Request
Set down word for word each line from the start of the listing through the line that contains "const END_WIDTH = 61;", both included.

Collected data

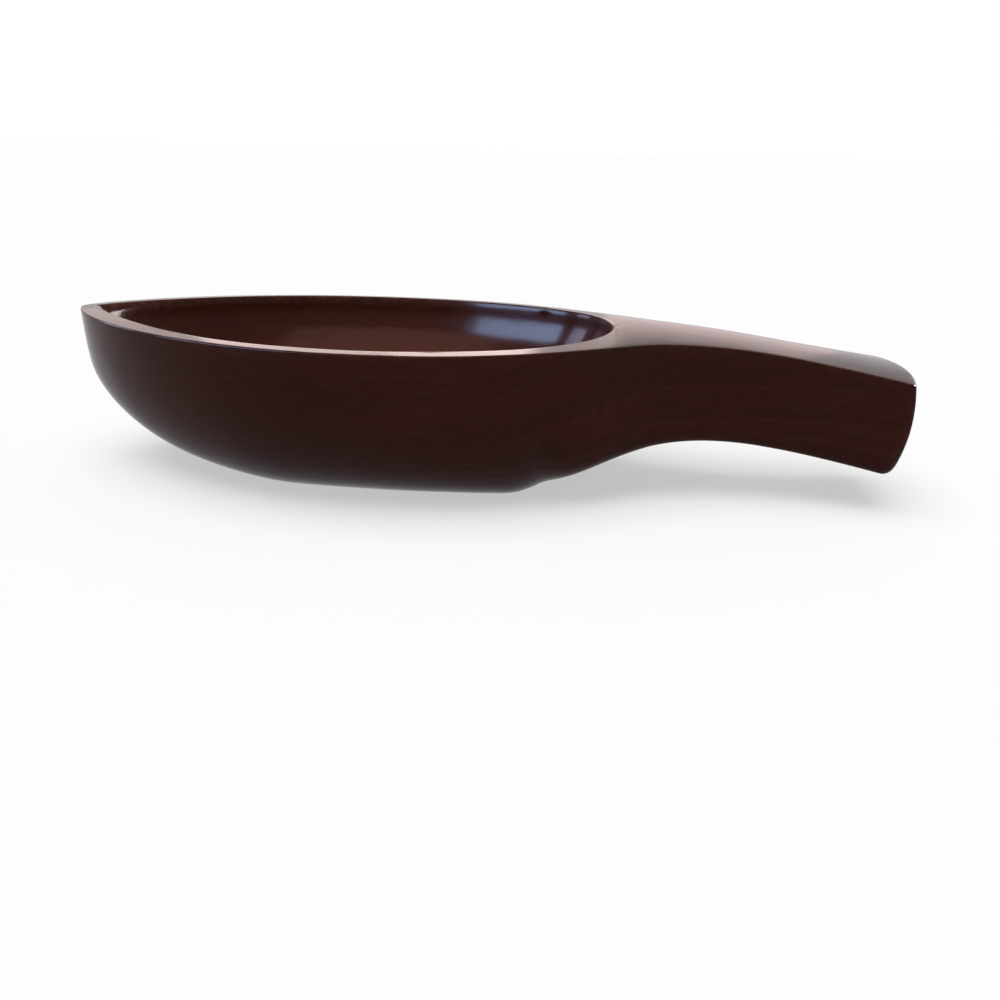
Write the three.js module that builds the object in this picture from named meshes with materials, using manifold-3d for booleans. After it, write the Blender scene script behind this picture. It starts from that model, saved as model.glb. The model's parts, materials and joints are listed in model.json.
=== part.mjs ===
// Serving dish carved from one block of wood: a boat-shaped bowl with a pointed nose and a hollow, and a
// short handle that narrows to a waist, flares to a domed end and droops a little.
// Millimetres, +Z up, +X from the nose to the handle. The origin is the middle of the flat foot, on the
// surface that the dish stands on.
import * as THREE from 'three';
import { mergeVertices } from 'three/addons/utils/BufferGeometryUtils.js';
import Module from 'manifold-3d';

// Lengths along the dish, each one from the end of the one before, starting at the tip of the nose
const NOSE_TO_BEAM = 162;
const BEAM_TO_ROOT = 140;
const ROOT_TO_WAIST = 66;
const WAIST_TO_END = 60.5;
const NOSE_TO_ORIGIN = 167.5;

// Widths across the dish, at the widest place, at the handle's root, waist and end
const BEAM_WIDTH = 154;
const ROOT_WIDTH = 64;
const WAIST_WIDTH = 44.6;
const END_WIDTH = 61;

// Heights. The rim is lowest at the sheer's low point and rises a little towards the nose.
const RIM_HEIGHT = 80;
const NOSE_RISE = 1.8;
const NOSE_TO_SHEER_LOW = 175;
const STEM_DEPTH = 27;
const HANDLE_THICKNESS = 47.3;

// The handle bends down through the stretch from just before its root to well past it.
const HANDLE_DROOP_DEG = 7.8;
const DROOP_BEFORE_ROOT = 17;
const DROOP_PAST_ROOT = 56;

// Underside: a round belly planed flat for the foot, the prow's run down to it and the heel's run up from it
const FOOT_PLANING = 4;
const PROW_RUN = 125;
const HEEL_RUN = 127;

// Hollow: what is left standing around and below it, and the runs down to its floor
const RIM_WIDTH = 7;
const NOSE_LAND = 13;
const HEEL_LAND = 21;
const FLOOR_THICKNESS = 18;
const HOLLOW_PROW_RUN = 112;
const HOLLOW_HEEL_RUN = 92;

// Rounded outer edge of the top, and the top's crown for each millimetre of half width
const EDGE_RADIUS = 1;
const TOP_CROWN = 0.035;

// The handle's end is a dome whose tip lies above the middle of the handle's thickness: how far it bulges
// in plan and in side view, and how its edge is rounded
const DOME_TIP_RISE = 6;
const END_BULGE_PLAN = 5;
const END_BULGE_SIDE = 3.4;
const END_EDGE_RADIUS = 2;
const END_LOWER_EDGE_RADIUS = 6;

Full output
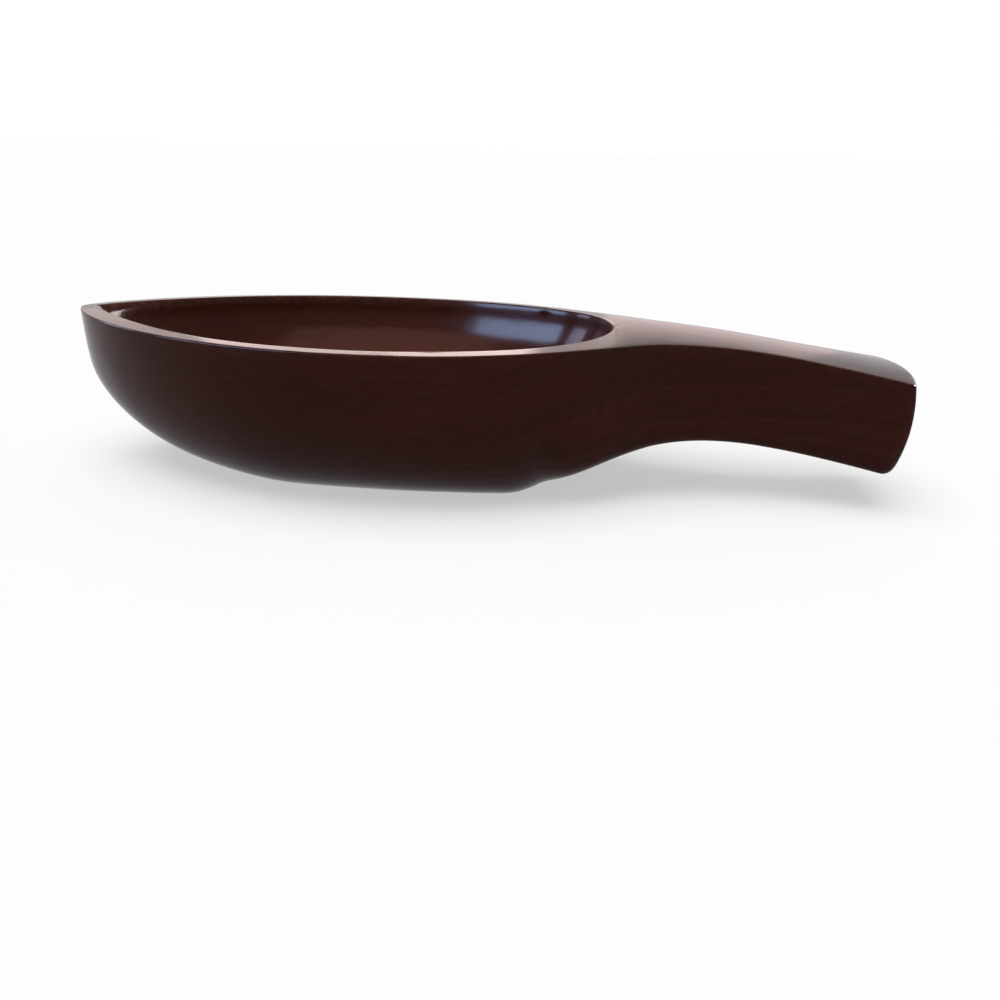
Write the three.js module that builds the object in this picture from named meshes with materials, using manifold-3d for booleans. After it, write the Blender scene script behind this picture. It starts from that model, saved as model.glb. The model's parts, materials and joints are listed in model.json.
=== part.mjs ===
// Serving dish carved from one block of wood: a boat-shaped bowl with a pointed nose and a hollow, and a
// short handle that narrows to a waist, flares to a domed end and droops a little.
// Millimetres, +Z up, +X from the nose to the handle. The origin is the middle of the flat foot, on the
// surface that the dish stands on.
import * as THREE from 'three';
import { mergeVertices } from 'three/addons/utils/BufferGeometryUtils.js';
import Module from 'manifold-3d';

// Lengths along the dish, each one from the end of the one before, starting at the tip of the nose
const NOSE_TO_BEAM = 162;
const BEAM_TO_ROOT = 140;
const ROOT_TO_WAIST = 66;
const WAIST_TO_END = 60.5;
const NOSE_TO_ORIGIN = 167.5;

// Widths across the dish, at the widest place, at the handle's root, waist and end
const BEAM_WIDTH = 154;
const ROOT_WIDTH = 64;
const WAIST_WIDTH = 44.6;
const END_WIDTH = 61;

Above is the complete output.